SitNews - Stories in the News - Ketchikan, Alaska

Governor’s Budget Proposal to Focus on Resource Development
Provides access to resources and jobs for Alaskans


December 07, 2011
Wednesday AM

(SitNews) Juneau, Alaska - Governor Sean Parnell announced Tuesday that his Fiscal Year 2013 budget proposal will contain funding for increased access to Alaska’s resources to grow economic opportunities for all Alaskans.

“Better transportation corridors will open up petroleum and mining opportunities,” Governor Parnell said. “Mineral exploration expenditures are up, and with our efforts to streamline the permitting process, we are working to secure Alaska’s resources for Alaskans’ benefit.”

Resource Development

1. Roads to Resources ($28.5 million) – This appropriation includes funding for access to the Ambler Mining District, Umiat-Foothills West, a western access route through Tanana, the Klondike Industrial Use Highway, and other resource roads. The funding will be used for project definition, permitting, environmental work, and right-of-way acquisition.

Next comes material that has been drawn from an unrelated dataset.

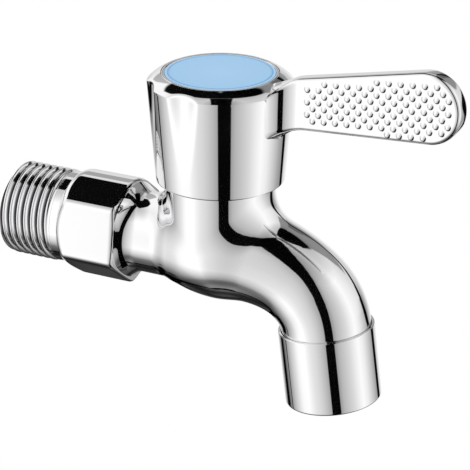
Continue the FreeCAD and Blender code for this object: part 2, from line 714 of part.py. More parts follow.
def lever_side():
    """The lever seen from the side: two straight edges that run as tangents into a round tip."""
    reach, height, radius = size("lever_tip_reach"), size("lever_tip_height"), size("lever_tip_radius")
    body = doc.addObject("PartDesign::Body", "lever_side")
    sketch = body.newObject("Sketcher::SketchObject", "lever_outline")
    plane = next(f for f in body.Origin.OriginFeatures if f.Role == "XZ_Plane")
    sketch.AttachmentSupport = [(plane, "")]
    sketch.MapMode = "FlatFace"
    top_angle, low_angle = (math.radians(angle) for angle in TIP_GUESS)
    places = [("lever_inner_reach", "lever_foot_bottom"), ("lever_foot_reach", "lever_foot_bottom"),
              ("lever_throat_reach", "lever_throat_height"), ("lever_root_reach", "lever_root_top"),
              ("lever_foot_reach", "lever_foot_top"), ("lever_inner_reach", "lever_foot_top - lever_inner_drop")]
    inner_low, foot_low, throat, root, foot_top, inner_top = (
        Vector(size(across), size(up), 0) for across, up in places)
    centre = Vector(reach, height, 0)
    top_tip = centre + Vector(math.cos(top_angle), math.sin(top_angle), 0) * radius
    low_tip = centre + Vector(math.cos(low_angle), math.sin(low_angle), 0) * radius
    run = (low_tip - throat).normalize()
    down = Vector(run.y, -run.x, 0)
    drop = foot_low - throat
    hollow_radius = drop.dot(drop) / (2 * drop.dot(down))
    hollow = throat + down * hollow_radius
    throat_angle, foot_angle = (math.atan2(p.y - hollow.y, p.x - hollow.x) for p in (throat, foot_low))
    for start, end in ((inner_low, foot_low), (throat, low_tip), (top_tip, root), (root, foot_top),
                       (foot_top, inner_top), (inner_top, inner_low)):
        sketch.addGeometry(Part.LineSegment(start, end))
    lower, upper = 1, 2
    upright = Vector(0, 0, 1)
    curve, tip = (sketch.addGeometry(Part.ArcOfCircle(Part.Circle(middle, upright, around), first, last))
                  for middle, around, first, last in ((hollow, hollow_radius, throat_angle, foot_angle),
                                                      (centre, radius, low_angle, top_angle)))
    sketch.addConstraint(Sketcher.Constraint("Coincident", 0, 2, curve, 2))
    sketch.addConstraint(Sketcher.Constraint("Tangent", curve, 1, lower, 1))
    sketch.addConstraint(Sketcher.Constraint("Tangent", lower, 2, tip, 1))
    sketch.addConstraint(Sketcher.Constraint("Tangent", upper, 1, tip, 2))
    for first, second in ((2, 3), (3, 4), (4, 5), (5, 0)):
        sketch.addConstraint(Sketcher.Constraint("Coincident", first, 2, second, 1))
    held = list(zip((0, 0, lower, 3, 4, 5), (1, 2, 1, 1, 1, 1), places))
    held.append((tip, 3, ("lever_tip_reach", "lever_tip_height")))
    for geometry, position, (across, up) in held:
        for kind, text in (("DistanceX", across), ("DistanceY", up)):
            number = sketch.addConstraint(Sketcher.Constraint(kind, -1, 1, geometry, position, size(text)))
            sketch.setExpression(f"Constraints[{number}]", link(text))
    number = sketch.addConstraint(Sketcher.Constraint("Radius", tip, radius))
    sketch.setExpression(f"Constraints[{number}]", link("lever_tip_radius"))
    pad = body.newObject("PartDesign::Pad", "lever_pad")
    pad.Profile = sketch
    bind(pad, Length="2 * handle_shoulder_radius")
    pad.Midplane = True
    bind(body, x="hub_x")
    body.setExpression("Placement.Rotation.Angle", link("lever_yaw * 1 deg"))
    return body


LEVER_TALL = "lever_tip_height + lever_tip_radius - handle_bottom + 1"


def fillet_reach(radius, half, fillet):
    """How far out the centre of a fillet lies that just sinks into the hub and the blade's side."""
    return f"sqrt(({radius} - lever_sink + {fillet})^2 - ({half} - lever_sink + {fillet})^2)"


def above_flare(name, side, half):
    """The space over a flare, whose top falls away from the blade's upper edge."""
    foot = Vector(size("lever_foot_reach"), side * size(half), size("lever_foot_top"))
    root = Vector(size("lever_root_reach"), side * size(half), size("lever_root_top"))
    margin = size("handle_shoulder_radius")
    run = (root - foot).normalize() * margin
    fall = Vector(0, side, -size("lever_flare_fall")) * margin
    corners = [foot - run, root + run, root + run + fall, foot - run + fall]
    return feature(name, Part.Face(Part.makePolygon(corners + corners[:1])).extrude(Vector(0, 0, margin)))


def flare(name, side, half, fillet):
    """A block against the blade, hollowed by a round that leans out as the hub's side does."""
    low = fillet_reach("handle_bottom_radius", half, fillet)
    high = fillet_reach("handle_shoulder_radius", half, fillet)
    lean = f"atan(({high} - {low}) / (handle_shoulder - handle_bottom))"
    contact = f"handle_bottom_radius * ({half} + {fillet}) / (handle_bottom_radius + {fillet})"
    start = "lever_inner_reach - 2"
    block = primitive("Box", f"{name}_block", Length=f"{low} - ({start})", Width=contact, Height=LEVER_TALL,
                      x=start, y=f"-({contact})" if side < 0 else "0", z="handle_bottom")
    hollow = primitive("Cylinder", f"{name}_hollow", Radius=fillet, Height=LEVER_TALL,
                       x=low, y=f"{side} * ({half} - lever_sink + {fillet})", z="handle_bottom")
    for thing in (block, hollow):
        thing.setExpression("Placement.Rotation.Axis.y", "1")
        thing.setExpression("Placement.Rotation.Axis.z", "0")
        thing.setExpression("Placement.Rotation.Angle", link(lean))
    tools = joined(f"{name}_tools", hollow, above_flare(f"{name}_space", side, half))
    return boolean("Cut", name, block, tools)


def lever_plan():
    """The lever seen from above: a straight bar that flares into the hub on both sides."""
    bar = primitive("Box", "lever_bar", Length="lever_tip_reach + lever_tip_radius + 1",
                    Width="lever_front + lever_back", Height=LEVER_TALL, y="-lever_front", z="handle_bottom")
    plan = joined("lever_plan", bar, flare("front_flare", -1, "lever_front", "lever_front_fillet"),
                  flare("back_flare", 1, "lever_back", "lever_back_fillet"))
    bind(plan, x="hub_x")
    plan.setExpression("Placement.Rotation.Angle", link("lever_yaw * 1 deg"))
    return plan


def flutes():
    """Upright round cutters that scallop the hub's side away from the lever."""
    tools = []
    for number in range(int(size("flute_count"))):
        turn = f"lever_yaw - flute_first - {number} * flute_step"
        reach = "flute_reach + flute_radius"
        tools.append(primitive("Cylinder", f"flute{number}", Radius="flute_radius", Height="handle_top",
                               x=f"hub_x + ({reach}) * cos(({turn}) * 1 deg)",
                               y=f"({reach}) * sin(({turn}) * 1 deg)", z="handle_bottom - 1"))
    return tools


def make_handle():
    hub = handle_hub()
    blade = boolean("Common", "lever_blade", lever_side(), lever_plan())
    scalloped = boolean("Cut", "scalloped_hub", hub, joined("flute_tools", *flutes()))
    blank = joined("handle_blank", scalloped, blade)
    skirt = primitive("Cylinder", "skirt_space", Radius="skirt_bore", Height="web_bottom - handle_bottom + 1",
                      x="hub_x", z="handle_bottom - 1")
    socket = primitive("Cylinder", "socket_boss", Radius="socket_radius", Height="web_bottom - socket_bottom",
                       x="hub_x", z="socket_bottom")
    space = boolean("Cut", "skirt_hollow", skirt, socket)
    web_top = "web_bottom + web_thickness"
    recess = primitive("Cylinder", "screw_recess", Radius="plug_skirt_radius + press_gap",
                       Height=f"handle_top - {web_top}", x="hub_x", z=web_top)
    seat = primitive("Cylinder", "plug_recess", Radius="plug_radius + press_gap",
                     Height="handle_top - plug_seat + 6", x="hub_x", z="plug_seat")
    screw_hole = primitive("Cylinder", "screw_hole", Radius="screw_radius + 0.2", Height="web_thickness + 1",
                           x="hub_x", z="web_bottom")
    fit = size("running_fit")
    teeth = spline("socket_teeth", size("spindle_radius") + fit, size("spindle_radius - spline_depth") + fit,
                   size("socket_bottom") - 1, size("spindle_top") + 0.2)
    tools = joined("handle_tools", space, recess, seat, screw_hole, teeth)
    keep("lever_handle", boolean("Cut", "lever_handle", blank, tools))


def make_screw():
    web_top = "web_bottom + web_thickness"
    keep("screw_washer", ring("screw_washer", "screw_radius + 0.25", "screw_washer_radius",
                              "screw_washer_height", web_top))
    head_base = f"{web_top} + screw_washer_height"
    grip = f"({head_base} - spindle_top + screw_length - 1.0)"
    shank = turned("screw_turned", [
        ("0", "0"), ("screw_radius - 0.4 - press_gap", "0"), ("screw_radius - press_gap", "0.4"),
        ("screw_radius - press_gap", grip), ("screw_head_radius", grip),
        ("screw_head_radius", f"{grip} + screw_head_height - 0.8"),
        ("screw_head_radius - 1.2", f"{grip} + screw_head_height"), ("0", f"{grip} + screw_head_height")],
        f"{head_base} - {grip}")
    slots = []
    for number, (length, width) in enumerate((("4", "0.9"), ("0.9", "4"))):
        slots.append(block(f"screw_slot{number}", length, width, "1.3",
                           f"{head_base} + screw_head_height - 1.3"))
    keep("handle_screw", boolean("Cut", "handle_screw", shank, joined("screw_slots", *slots)))


def make_plug():
    inner = "plug_skirt_radius - 0.8"
    keep("index_plug", turned("index_plug", [
        ("0", "plug_skirt_length"), (inner, "plug_skirt_length"), (inner, "0"), ("plug_skirt_radius", "0"),
        ("plug_skirt_radius", "plug_skirt_length"), ("plug_radius", "plug_skirt_length"),
        ("plug_radius", "handle_top - plug_seat + plug_skirt_length - 0.1"),
        ("plug_radius - 0.1", "handle_top - plug_seat + plug_skirt_length"),
        ("disc_plate_radius + press_gap", "handle_top - plug_seat + plug_skirt_length"),
        ("disc_plate_radius + press_gap", "plug_skirt_length + plug_plate"),
        ("0", "plug_skirt_length + plug_plate")], "plug_seat - plug_skirt_length"))
    keep("index_disc", turned("index_disc", [
        ("0", "0"), ("disc_plate_radius", "0"), ("disc_plate_radius", "disc_plate - 0.1"),
        ("disc_plate_radius - 0.1", "disc_plate"), ("0", "disc_plate")], "plug_seat + plug_plate"))


def write_parts():
    """Check every object and write each sub-part to a STEP file of its name."""
    doc.recompute()
    for thing in doc.Objects:
        if "Invalid" in thing.State or "Error" in thing.State:
            raise RuntimeError(f"{thing.Label} failed: {thing.State}")
    os.makedirs("parts", exist_ok=True)
    for label, thing in nodes.items():
        shape = thing.Shape
        if shape.isNull() or not shape.isValid():
            raise RuntimeError(f"{label} has no valid shape")
        shape.exportStep(f"parts/{label}.step")
        print(label, "solids", len(shape.Solids), "volume", round(shape.Volume, 1))


make_tap_body()
make_outlet()
make_seal()
make_discs()
make_bonnet()
make_spindle()
make_handle()
make_screw()
make_plug()
write_parts()
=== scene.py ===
"""Looks of a chrome bib tap with a quarter-turn lever. Shapes are drawn in millimetres and scaled last."""
import math

import bmesh
import bpy
import numpy as np
from mathutils import Matrix, Vector


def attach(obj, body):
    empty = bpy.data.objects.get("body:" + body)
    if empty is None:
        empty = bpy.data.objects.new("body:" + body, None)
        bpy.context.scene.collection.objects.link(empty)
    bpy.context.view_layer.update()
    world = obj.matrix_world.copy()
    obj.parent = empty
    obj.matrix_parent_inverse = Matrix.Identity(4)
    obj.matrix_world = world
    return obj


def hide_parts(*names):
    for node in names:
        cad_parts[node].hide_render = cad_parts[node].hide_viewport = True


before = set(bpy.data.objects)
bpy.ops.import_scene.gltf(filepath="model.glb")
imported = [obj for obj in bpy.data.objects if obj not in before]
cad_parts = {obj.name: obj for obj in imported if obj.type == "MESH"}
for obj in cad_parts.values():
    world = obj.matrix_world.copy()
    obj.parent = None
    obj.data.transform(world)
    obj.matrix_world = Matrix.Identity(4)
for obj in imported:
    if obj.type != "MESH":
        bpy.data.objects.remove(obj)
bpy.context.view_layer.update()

MM = 0.001
# Points closer than this, in mm, are one
WELD = 0.0004
ON_PLANE = 0.0001
HUB_X = 50.5

# Inlet thread and shank
THREAD_RADIUS = 10.4775
THREAD_PITCH = 1.814
THREAD_DEPTH = 1.162
THREAD_LENGTH = 13.0
THREAD_STEPS = 96
RUN_OUT_START = 1.4
RUN_OUT_LENGTH = 1.2
LEAD_IN_RADIUS = 10.08
INLET_BORE = 7.2
INLET_BORE_LENGTH = 29.0
FEED_BORE = 4.5

# Spanner boss
COLLAR_RADIUS = 10.2
COLLAR_EASE = 0.15
BOSS_START = 15.2
BOSS_END = 29.6
BOSS_FLATS = 22.2
BOSS_ROLL = 8.5
BOSS_TOP_FLAT = 11.3
BOSS_BARREL = 12.9
BOSS_SLOPE = 2.2
BOSS_FACE_RADIUS = 10.8
BOSS_CONE = math.radians(50)
BOSS_FILLET = 5.15
BOSS_END_EASE = 0.9
BOSS_END_DROP = 0.3
BOSS_SOFTNESS = 1.1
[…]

  • Road to Umiat ($10 million) - This funding provides for continued EIS work; continued evaluation of routes from Umiat to existing industry roads on the North Slope, and definition of a preferred alternative; and securing environmental permits and right-of-way for the Umiat project. The project has $25 million in previous funding.
  • Road to Tanana ($10 million) – This funding supports western access via construction work on the road to Tanana.
  • Ambler Mining District Road ($4 million) – This funding provides all-season access for exploration and development of mineral resources within the Ambler Mining District. The project will define an optimal corridor, proceed with permitting and environmental work, and establish a right-of–way. A public-private partnership will be explored to proceed with financing and construction. The project has $5,250 in previous appropriations.
  • Klondike Industrial Use Highway and other resource roads ($4.5 million) - $2.5 million is included for refurbishing and strengthening the pavement and bridge structures on the Klondike Highway to accommodate the large increase in traffic from the transporting of ore from Canadian mines to the Port of Skagway for shipment to ore smelters around the world. $2 million is available for smaller resource road opportunities to promote significant revenue and employment opportunities.

2. Streamline Permitting ($3.3 million)

Between 85% and 90% of the state’s general fund revenue comes from the development and use of state land and natural resources. This project will streamline the permitting process to provide more timely decision making for mining, timber, public access, land sales and transfers, and other resource development applications.  

3. Rare Earth Elements and Strategic Minerals ($2.7 million)

This 3-year project will provide critical information assessing Alaska’s rare earth elements (REE) and strategic minerals potential. The area around Bokan Mountain, near Ketchikan, is potentially one of the largest REE deposits in North America, and there are more than 150 known mineral occurrences across the state.

4. Shale Oil Assessment ($1.1 million)

This funding will provide a needed geologic assessment of shale oil on the North Slope and other areas of Alaska.

5. Statewide Digital Mapping ($15.9 million total)

The Digital Elevation model (DEM) is foundational to all infrastructure development. USGS topographic maps are more than 50 years old, inaccurate, and do not meet national mapping standards. Accurate elevation data is vital to responsible resource and economic development, aviation safety, navigational devices, modern emergency response, disaster preparation, floodplain management, tsunami studies, and routing for roads and pipelines. $3.7 million is proposed from the state’s general funds, with the balance from federal funds.

“Responsible resource development is the key to Alaska’s economic future,” Governor Parnell added. “Alaska has an abundance of oil, gas, timber, and other natural resources. Turning oil production around and filling the pipeline serves two important purposes: providing economic opportunities for Alaskans, and helping secure energy independence for our nation.”